Hogue’s project is to complete the translation of a book-length work, "Jeanne Darc" (Joan of Arc), by the experimental French poet, Nathalie Quintane. Quintane is an important contemporary writer, previously untranslated into English (except for a few poems translated by Hogue herself with her co-translator, professor Sylvain Gallais of the School of International Letters and Cultures). Joan of Arc is made up of 50 prose poems which reconsider Joan in terms that resist historical and contemporary narratives of extreme nationalism. Quintaine’s revisionary character study is a feminist corrective of an iconic national heroine, written in the margins of the dramatic, inherited myth of Joan of Arc.

“One of the fascinating aspects of Quintaine’s work is that she writes from inside Joan’s embodied experience, re-imagining what she heard when she received the charge to ‘lift the siege of Orleans, and have / the king crowned at Reims,’” said Hogue, referencing her working translation. “Quintane asks real-life questions, posed in the interstices of the myth, such as: What was entailed in tending a flock and training a sheepdog? Was being a shepherd considered by her parents and the villagers work or was Joan said by gossips already to be a shirker? What was it like to don armor for the first time and ride a horse, or to learn to read?”

Hogue hopes to consult with Quintaine in person and translate the French author’s work in ways that capture the narrative arc of Joan’s transformation from shepherdess to military strategist.

We have a great cultural – and economic – need for people with deep translation skills,” said George Justice, dean of humanities in the College of Liberal Arts and Sciences.

The university has launched a graduate certificate in literary translation this fall. The five-course transdisciplinary certificate complements studies of students pursuing advanced language training, with support through ASU’s English program, School of International Letters and Cultures, School of Transborder Studies, School of Theatre and Film, and the Masters of Liberal Studies program.

“Translation is a technical skill requiring high proficiency in language. It also requires the highest levels of cultural knowledge and sensitivity, whether one is translating literary works, historical documents or technical manuals,” noted Justice. “ASU is a leader in translation as a skill and an art, and Cynthia Hogue is one of our greatest teachers of translation and proponent of cross-cultural communication in its myriad forms.”

Cynthia Hogue has published 12 books, including "Revenance, When the Water Came: Evacuees of Hurricane Katrina" (interview-poems with photographs) and the co-translated "Fortino Sámano" (The overflowing of the poem), by Virginie Lalucq and Jean-Luc Nancy (Omnidawn 2012). For this translation, Hogue and her co-translator, Gallais, were awarded the 2013 Harold Morton Landon Translation Award from the Academy of American Poets.

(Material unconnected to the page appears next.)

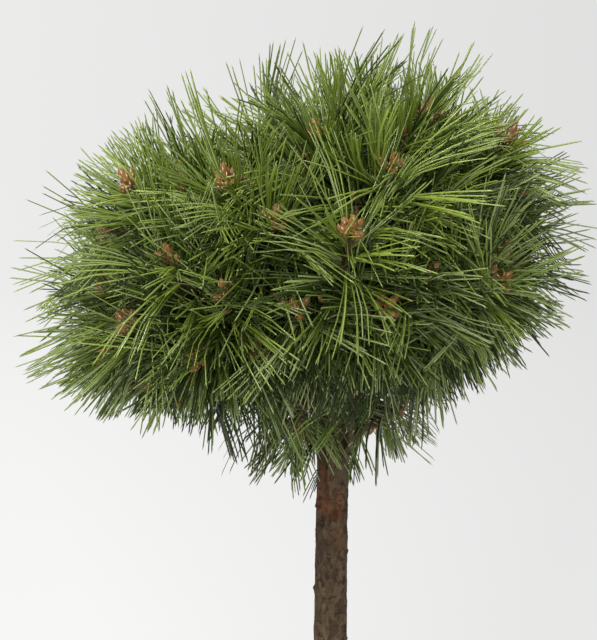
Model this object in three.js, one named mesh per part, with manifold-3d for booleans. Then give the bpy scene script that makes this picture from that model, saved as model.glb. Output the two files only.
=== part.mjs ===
// A dwarf pine grafted on a clear stem, standing in a plain clay pot.
// Millimetres, +Z up. The origin is the middle of the pot's flat underside, and the viewer looks along +Y.
// The stem carries a knuckle of boughs, each bough carries one mass of foliage, and four more masses hang
// straight from the stem. A mass is a short stem that branches into shoots, with needles and buds fused on.
import * as THREE from "three";
import { mergeVertices } from "three/addons/utils/BufferGeometryUtils.js";
import Module from "manifold-3d";

const wasm = await Module();
wasm.setup();

// Driving dimensions
const JOINT_GAP = 0.3;
// Room that a needle's end keeps to the flat sides of its mass's cell.
const CELL_ROOM = 1;
const POT = {
  height: 270,
  footRadius: 98,
  bodyRadius: 134,
  rimRadius: 150,
  rimHeight: 46,
  rimProud: 8,
  lip: 4,
  wall: 10,
  floor: 14,
  drainRadius: 7,
  drainCircle: 50,
  drains: 3,
  drainSides: 8,
  sides: 36,
};
const SOIL = { belowRim: 24, crown: 5, shoulder: 1, shoulderShare: 0.72, flatRoundStem: 8 };
const STEM = {
  footRadius: 18.5,
  neckRadius: 15.2,
  neckShare: 0.8,
  flare: 9,
  flareHeight: 16,
  knuckle: 3.5,
  knuckleHeight: 796,
  knuckleSpread: 32,
  top: 836,
  topRadius: 11,
  shoulder: 14,
  lean: 9,
  sway: 4,
  sides: 12,
  belowFoot: 10,
  closeStep: 10,
  wideStep: 72,
};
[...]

Among Hogue’s other honors are an earlier fellowship from the NEA in poetry, a Fulbright Fellowship and a MacDowell Colony Residency Fellowship. She is the Maxine and Jonathan Marshall Chair in Modern and Contemporary Poetry in the Department of English, where she teaches in the MFA program.

"The NEA's long history of supporting literary translation is one of the most important ways we can broaden our nation's perspectives while also making the work of these talented writers and translators more available," said NEA Chairman Jane Chu. "This recommended award will go a long way in fostering a sense of empathy and understanding for how people from different countries and cultures connect with each other and live their lives."

The Department of English is an academic unit in ASU's College of Liberal Arts and Sciences.